How can we not see then that, in the current climate, further aggravated by the decision of the Israeli government to launch a ground offensive against the city of Gaza, the announced recognition can only add to the isolation of Israel, to its stigmatization, and even more seriously to that of all Jews?
If the objective was to make Israel a pariah state, a sort of second apartheid state, banished by the community of so-called "civilized" nations, then this objective is about to be achieved, at the risk of radicalizing Israel's policy even more... But if it was to advance peace, as Mr. Macron proclaimed, then one can legitimately doubt the result.
All the more so because beyond the timing, there is the substance.
In the initial version of April 2025, recognition was to follow and not precede the fulfillment of three cardinal conditions: the eradication of the bloodthirsty Hamas regime, its total demilitarization, coupled of course with the immediate release of the last hostages; secondly, the in-depth overhaul of the Palestinian Authority to make it capable of governing thenfuture Palestine ; thirdly, finally, this recognition was to be mutual, involving the Arab states, starting with Saudi Arabia. Thus conceived, this project had real coherence.

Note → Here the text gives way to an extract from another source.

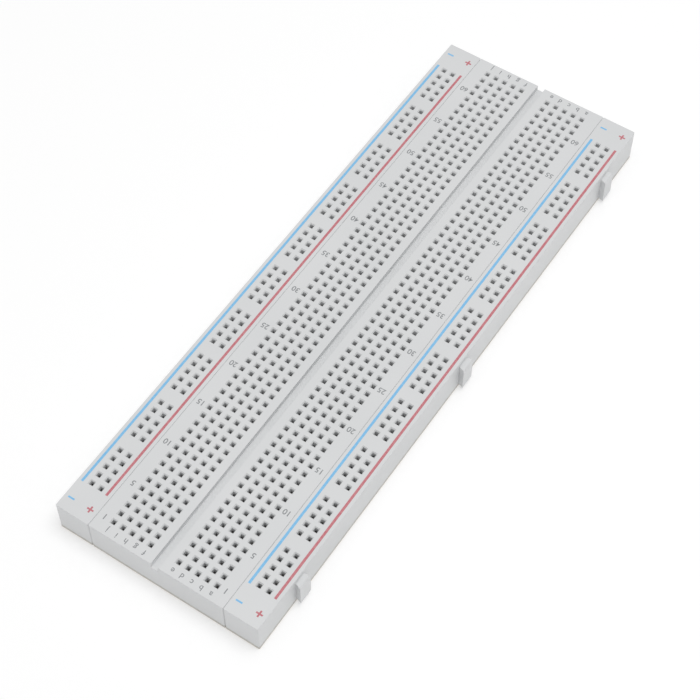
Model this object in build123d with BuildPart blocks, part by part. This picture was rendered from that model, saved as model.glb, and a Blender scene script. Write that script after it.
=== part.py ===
"""A full-size solderless breadboard: three strips that snap together, with their spring contacts.

Millimetres. +X runs along the board's length, from row 1 towards row 63. +Y runs across it, towards
the rear bus strip. +Z is up. The origin is the centre of the underside, below the middle of the
trench, on the face of the release liners that the board rests on.
"""
from build123d import *
import os

# Contact grid
PITCH = 2.54
ROW_COUNT = 63
COLUMN_COUNT = 5
BUS_GROUP_COUNT = 10
BUS_GROUP_SIZE = 5
BUS_GROUP_STEP = 6 * PITCH
FIRST_COLUMN_Y = 1.5 * PITCH

# Neighbouring rows that share a moulded block and a node of contacts
ROWS_PER_BLOCK = 3

# Strips
BOARD_LENGTH = 165.1
BOARD_WIDTH = 54.6
BODY_HEIGHT = 8.5
SEAM_Y = 18.2
SEAM_GAP = 0.04
EDGE_CHAMFER = 0.1
CORNER_RADIUS = 0.4
TRENCH_WIDTH = 2.1
TRENCH_DEPTH = 1.5

# Adhesive foam and its release liner, below each strip
FOAM_THICKNESS = 1.0
LINER_THICKNESS = 0.1

# Contact holes: a square hole below a square funnel
HOLE_SIZE = 1.0
MOUTH_SIZE = 1.45
FUNNEL_DEPTH = 0.3

# Pockets for the contacts, open at the underside
POCKET_WIDTH = 1.9
POCKET_DEPTH = 6.7
POCKET_END_ROOM = 1.3

# Spring contacts: a folded sheet whose leaves lean in and almost meet at the pinch
SHEET = 0.2
CONTACT_WIDTH = 1.5
CONTACT_HEIGHT = 6.1
SHOULDER_HEIGHT = 2.2
PINCH_HEIGHT = 5.2
PINCH_GAP = 0.04
LEAF_MOUTH = 0.8
LEAF_WIDTH = 1.94
LEAF_ROOT = 0.9
CONTACT_LIFT = 0.1

# Dovetails that join the strips
DOVETAIL_X = (-67.0, 0.0, 67.0)
TAB_NECK = 3.0
TAB_TIP = 4.0
TAB_REACH = 1.5
TAB_HEIGHT = 7.0
TAB_LEAD_IN = 0.3
DOVETAIL_PLAY = 0.1

# Sizes that follow from those above
BODY_BASE = LINER_THICKNESS + FOAM_THICKNESS
BODY_TOP = BODY_BASE + BODY_HEIGHT
CONTACT_BASE = BODY_BASE + CONTACT_LIFT
TERMINAL_WIDTH = 2 * SEAM_Y - SEAM_GAP
BUS_WIDTH = BOARD_WIDTH / 2 - SEAM_Y - SEAM_GAP / 2
BUS_CENTRE_Y = (BOARD_WIDTH - BUS_WIDTH) / 2
BANK_CENTRE_Y = FIRST_COLUMN_Y + (COLUMN_COUNT - 1) / 2 * PITCH
BLOCK_COUNT = ROW_COUNT // ROWS_PER_BLOCK
BLOCK_LENGTH = ROWS_PER_BLOCK * PITCH
TERMINAL_END_LENGTH = (BOARD_LENGTH - ROW_COUNT * PITCH) / 2


def centred(count, step):
    """Places for a row of things about zero, one step apart."""
    return [(index - (count - 1) / 2) * step for index in range(count)]


BANK_PLACES = centred(COLUMN_COUNT, PITCH)
BUS_PLACES = [
    group + hole
    for group in centred(BUS_GROUP_COUNT, BUS_GROUP_STEP)
    for hole in centred(BUS_GROUP_SIZE, PITCH)
]
BUS_ROWS_Y = {"positive": -PITCH / 2, "negative": PITCH / 2}


def pocket_length(places):
    """How long a pocket is that serves the holes at these places."""
    return places[-1] - places[0] + 2 * POCKET_END_ROOM


def dovetails(face_y, play):
    """The dovetails in plan: their necks on a strip's long face, their tips towards -Y."""
    with BuildSketch() as outline:
        for x in DOVETAIL_X:
            with BuildLine():
                Polyline(
                    (x - TAB_NECK / 2 - play, face_y),
                    (x - TAB_TIP / 2 - play, face_y - TAB_REACH - play),
                    (x + TAB_TIP / 2 + play, face_y - TAB_REACH - play),
                    (x + TAB_NECK / 2 + play, face_y),
                    close=True,
                )
            make_face()
    return outline.sketch


def strip_section(width, trench_width):
    """A strip's outline across the board, standing on the sketch's X axis."""
    with BuildSketch() as section:
        Rectangle(width, BODY_HEIGHT, align=(Align.CENTER, Align.MIN))
        chamfer(section.vertices().group_by(Axis.Y)[-1], length=EDGE_CHAMFER)
        if trench_width:
            with Locations((0, BODY_HEIGHT)):
                Rectangle(
                    trench_width, TRENCH_DEPTH,
                    align=(Align.CENTER, Align.MAX), mode=Mode.SUBTRACT,
                )
    return section.sketch


def plain_block(section, start_x, length):
    """A stretch of a strip that begins at start_x, before its pockets and holes are cut."""
    with BuildPart() as block:
        with BuildSketch(Plane.YZ.offset(start_x)):
            with Locations((0, BODY_BASE)):
                add(section)
        extrude(amount=length)
    return block.part


def round_corners(width):
    """Round the upright edges at the ends of a strip."""
    with BuildSketch(Plane.XY.offset(BODY_BASE)) as plan:
        RectangleRounded(BOARD_LENGTH, width, CORNER_RADIUS)
    extrude(plan.sketch, amount=BODY_HEIGHT, mode=Mode.INTERSECT)


def cut_pockets(centres, size_x, size_y):
    """Cut contact pockets up from the underside."""
    with BuildSketch(Plane.XY.offset(BODY_BASE)) as pockets:
        with Locations(*centres):
            Rectangle(size_x, size_y)
    extrude(pockets.sketch, amount=POCKET_DEPTH, mode=Mode.SUBTRACT)


def cut_contact_holes(centres):
    """Cut square holes from the top face down into the pockets, and a funnel around each."""
    margin = (MOUTH_SIZE - HOLE_SIZE) / 2
    with BuildSketch(Plane.XY.offset(BODY_TOP)) as holes:
        with Locations(*centres):
            Rectangle(HOLE_SIZE, HOLE_SIZE)
    extrude(holes.sketch, amount=POCKET_DEPTH - BODY_HEIGHT, mode=Mode.SUBTRACT)
    with Locations(*[(x, y, BODY_TOP) for x, y in centres]):
        Wedge(
            MOUTH_SIZE, FUNNEL_DEPTH, MOUTH_SIZE,
            margin, margin, margin + HOLE_SIZE, margin + HOLE_SIZE,
            rotation=(-90, 0, 0),
            align=(Align.CENTER, Align.MIN, Align.CENTER),
            mode=Mode.SUBTRACT,
        )


def joined_strip(blocks, width, centre_y):
    """A finished strip in its place: tabs on its -Y side, slots with a roof on its +Y side."""
    with BuildPart() as tabs:
        with BuildSketch(Plane.XY.offset(BODY_BASE)):
            add(dovetails(-width / 2, 0))
        extrude(amount=TAB_HEIGHT)
        chamfer(tabs.edges().group_by(Axis.Z)[-1].group_by(Axis.Y)[0], length=TAB_LEAD_IN)
    with BuildPart() as slots:
        with BuildSketch(Plane.XY.offset(BODY_BASE)):
            add(dovetails(width / 2, DOVETAIL_PLAY))
        extrude(amount=TAB_HEIGHT + DOVETAIL_PLAY)
    with BuildPart() as strip:
        with Locations((0, centre_y)):
            add(blocks, clean=False)
            add(tabs.part, clean=False)
            add(slots.part, clean=False, mode=Mode.SUBTRACT)
    return strip.part


def contact_section():
    """A contact's folded sheet in section, standing on the sketch's X axis."""
    with BuildSketch() as section:
        with BuildLine() as half:
            Polyline(
                (0, 0),
                (CONTACT_WIDTH / 2, 0),
                (CONTACT_WIDTH / 2, SHOULDER_HEIGHT),
                (PINCH_GAP / 2 + SHEET, PINCH_HEIGHT),
                (LEAF_MOUTH / 2 + SHEET, CONTACT_HEIGHT),
                (LEAF_MOUTH / 2, CONTACT_HEIGHT),
                (PINCH_GAP / 2, PINCH_HEIGHT),
                (CONTACT_WIDTH / 2 - SHEET, SHOULDER_HEIGHT),
                (CONTACT_WIDTH / 2 - SHEET, SHEET),
                (0, SHEET),
            )
            mirror(half.line, about=Plane.YZ)
        make_face()
    return section.sketch


def spring_contact(places):
    """A contact that runs along X, with a pair of leaves at each of these places."""
    with BuildPart() as contact:
        with BuildSketch(Plane.YZ.offset(places[0] - LEAF_WIDTH / 2)):
            add(contact_section())
        extrude(amount=places[-1] - places[0] + LEAF_WIDTH)
        with BuildSketch(Plane.XY.offset(LEAF_ROOT)):
            for left, right in zip(places, places[1:]):
                with Locations(((left + right) / 2, 0)):
                    Rectangle(right - left - LEAF_WIDTH, 2 * CONTACT_WIDTH)
        extrude(amount=CONTACT_HEIGHT, mode=Mode.SUBTRACT)
    return contact.part


def underlay(width, centre_y, base, thickness):
    """A layer below a strip, cut to the strip's underside with its dovetail slots."""
    with BuildPart() as layer:
        with BuildSketch(Plane.XY.offset(base)):
            with Locations((0, centre_y)):
                Rectangle(BOARD_LENGTH, width)
            add(dovetails(centre_y + width / 2, DOVETAIL_PLAY), mode=Mode.SUBTRACT)
        extrude(amount=thickness)
    return layer.part


def save(piece, name):
    """Label a finished piece and write it."""
    piece.label = name
    export_step(piece, f"parts/{name}.step", write_pcurves=False)


os.makedirs("parts", exist_ok=True)

# Terminal strip: equal blocks of a few rows each, with a solid block at either end
terminal_section = strip_section(TERMINAL_WIDTH, TRENCH_WIDTH)
with BuildPart() as row_block:
    add(plain_block(terminal_section, -BLOCK_LENGTH / 2, BLOCK_LENGTH))
    banks = [(x, y) for y in (-BANK_CENTRE_Y, BANK_CENTRE_Y) for x in centred(ROWS_PER_BLOCK, PITCH)]
    cut_pockets(banks, POCKET_WIDTH, pocket_length(BANK_PLACES))
    cut_contact_holes([(x, y + place) for x, y in banks for place in BANK_PLACES])
with BuildPart() as end_block:
    add(plain_block(terminal_section, BOARD_LENGTH / 2 - TERMINAL_END_LENGTH, TERMINAL_END_LENGTH))
    chamfer(end_block.faces().sort_by(Axis.X)[-1].edges().group_by(Axis.Z)[-1], length=EDGE_CHAMFER)
    round_corners(TERMINAL_WIDTH)
with BuildPart() as terminal_blocks:
    with Locations(*[(x, 0) for x in centred(BLOCK_COUNT, BLOCK_LENGTH)]):
        add(row_block.part, clean=False)
    add(end_block.part, clean=False)
    add(mirror(end_block.part, about=Plane.YZ, mode=Mode.PRIVATE), clean=False)
save(joined_strip(terminal_blocks.part, TERMINAL_WIDTH, 0), "terminal_strip_body")

# Terminal contacts: one joins the five holes of a row in one bank
terminal_contact = spring_contact(BANK_PLACES)
for bank, centre_y in (("front", -BANK_CENTRE_Y), ("rear", BANK_CENTRE_Y)):
    for block, block_x in enumerate(centred(BLOCK_COUNT, BLOCK_LENGTH)):
        with BuildPart() as contacts:
            rows_x = [block_x + x for x in centred(ROWS_PER_BLOCK, PITCH)]
            with Locations(*[(x, centre_y, CONTACT_BASE) for x in rows_x]):
                add(terminal_contact, rotation=(0, 0, 90))
        first = block * ROWS_PER_BLOCK + 1
        last = first + ROWS_PER_BLOCK - 1
        save(contacts.part, f"{bank}_contacts_rows_{first:02d}_{last:02d}")

# Bus strips: the same moulding on each long side, with one long contact below each row of holes
with BuildPart() as bus_block:
    add(plain_block(strip_section(BUS_WIDTH, 0), -BOARD_LENGTH / 2, BOARD_LENGTH))
    end_faces = bus_block.faces().filter_by(Axis.X)
    chamfer(end_faces.edges().group_by(Axis.Z)[-1], length=EDGE_CHAMFER)
    round_corners(BUS_WIDTH)
    cut_pockets([(0, y) for y in BUS_ROWS_Y.values()], pocket_length(BUS_PLACES), POCKET_WIDTH)
    cut_contact_holes([(x, y) for y in BUS_ROWS_Y.values() for x in BUS_PLACES])
bus_contact = spring_contact(BUS_PLACES)
for side, centre_y in (("front", -BUS_CENTRE_Y), ("rear", BUS_CENTRE_Y)):
    save(joined_strip(bus_block.part, BUS_WIDTH, centre_y), f"{side}_bus_strip_body")
    for sign, row_y in BUS_ROWS_Y.items():
        with BuildPart() as rail:
            with Locations((0, centre_y + row_y, CONTACT_BASE)):
                add(bus_contact)
        save(rail.part, f"{side}_bus_{sign}_contact")

# Foam and liner below each strip
for strip, width, centre_y in (
    ("front_bus", BUS_WIDTH, -BUS_CENTRE_Y),
    ("terminal", TERMINAL_WIDTH, 0),
    ("rear_bus", BUS_WIDTH, BUS_CENTRE_Y),
):
    save(underlay(width, centre_y, LINER_THICKNESS, FOAM_THICKNESS), f"{strip}_foam_pad")
    save(underlay(width, centre_y, 0, LINER_THICKNESS), f"{strip}_release_liner")
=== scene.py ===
"""Looks for the solderless breadboard: printed legend, adhesive foam, liners, materials and studio.

Metres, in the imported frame: +X from row 1 to row 63, +Y towards the rear bus strip, +Z up.
"""
import bmesh
import bpy
import math
from mathutils import Matrix, Quaternion, Vector, noise


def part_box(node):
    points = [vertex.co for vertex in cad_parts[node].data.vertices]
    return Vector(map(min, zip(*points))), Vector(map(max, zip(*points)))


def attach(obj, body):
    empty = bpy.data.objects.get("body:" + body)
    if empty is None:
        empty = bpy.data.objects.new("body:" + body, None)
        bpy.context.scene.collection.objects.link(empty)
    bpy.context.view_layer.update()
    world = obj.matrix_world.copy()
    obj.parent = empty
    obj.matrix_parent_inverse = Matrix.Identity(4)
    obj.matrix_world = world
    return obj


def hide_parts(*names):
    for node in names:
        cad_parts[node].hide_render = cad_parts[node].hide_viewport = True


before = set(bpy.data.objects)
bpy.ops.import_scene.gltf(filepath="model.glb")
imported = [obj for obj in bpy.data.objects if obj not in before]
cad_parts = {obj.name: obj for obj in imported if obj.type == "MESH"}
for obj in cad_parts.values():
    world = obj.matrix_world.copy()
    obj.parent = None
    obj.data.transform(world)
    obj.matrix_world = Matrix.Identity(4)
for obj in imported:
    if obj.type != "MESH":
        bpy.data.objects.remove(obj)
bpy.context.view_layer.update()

MM = 0.001
PITCH = 2.54 * MM
ROW_COUNT = 63
BANK_LETTERS = ("abcde", "fghij")
FIRST_COLUMN_Y = 1.5 * PITCH
STRIPS = ("front_bus", "terminal", "rear_bus")
WELD = 0.0005 * MM
WANDER_SIZE = 1.3 * MM

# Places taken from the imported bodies
TOP_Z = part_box("terminal_strip_body")[1].z
BUS_CENTRE_Y = {}
for side in ("front", "rear"):
    lows, highs = zip(*[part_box(f"{side}_bus_{sign}_contact") for sign in ("positive", "negative")])
    BUS_CENTRE_Y[side] = (min(low.y for low in lows) + max(high.y for high in highs)) / 2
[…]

Shelved because of the Twelve Day War with Iran , the project was reworked in July.
The recognition of Palestine now no longer requires anything from Hamas, not even the release of the hostages. A Hamas whose charter, I recall, expressly states that this organization is Islamist and in no way nationalist, that it is fighting not for a Palestinian state, but for the total eradication of Israel.
Thus disfigured, the recognition desired by Macron is of course completely inaudible in Israel, forever marked by October 7.
Moreover, by no longer asking the Arab states for cross-recognition of Israel, the Macronian initiative only isolates Israel further, while threatening the sustainability of the Abraham Accords . These accords, I remind you, had opened a process of rapprochement with Israel, without any Palestinian prerequisite, which is precisely why Hamas, armed by Iran, attacked on October 7.
Of these conditions, all that remains today is a list of pious wishes contained in a resolution adopted by 142 states a few days ago in New York, under the pompous title of "New York Declaration on the Peaceful Settlement of the Question of Palestine and the Implementation of the Two-State Solution ."
This resolution, of course non- binding, stipulates that Hamas "must cease exercising its authority over the Gaza Strip " ... that it must hand over its weapons to the Palestinian Authority with the support and collaboration of the international community ... that it must finally release the hostages. But this after the recognition of September 22. Now everyone knows the value of such resolutions...
On September 22, Palestine will be unconditionally recognized by France. It is already recognized by more than 150 states, and Palestine has observer status at the UN. The question is: how does this additional symbolic recognition serve the cause of peace, or even the "two-state solution," which has been the European position since the Venice Declaration of 1978? Will it secure the departure of the Hamas leadership and its demilitarization?
Will it make the Palestinian Authority and Mahmoud Abbas more capable of leading a future State of Palestine?
Will it convince an isolated, politically besieged Israeli state, still threatened by the mullahs' regime and its Arab proxies, to finally consider defining its borders, which would, incidentally, require, I say, the end of proportional representation in Israel?
As for France, I fear that this recognition and its instrumentalization by certain political forces will only serve to tear even more the fragile cultural and religious fabric that our French nation has unfortunately become.
At least this spectacular diplomatic exercise will have allowed the French president to forget, for a few hours at least, his equally mediocre results in domestic politics.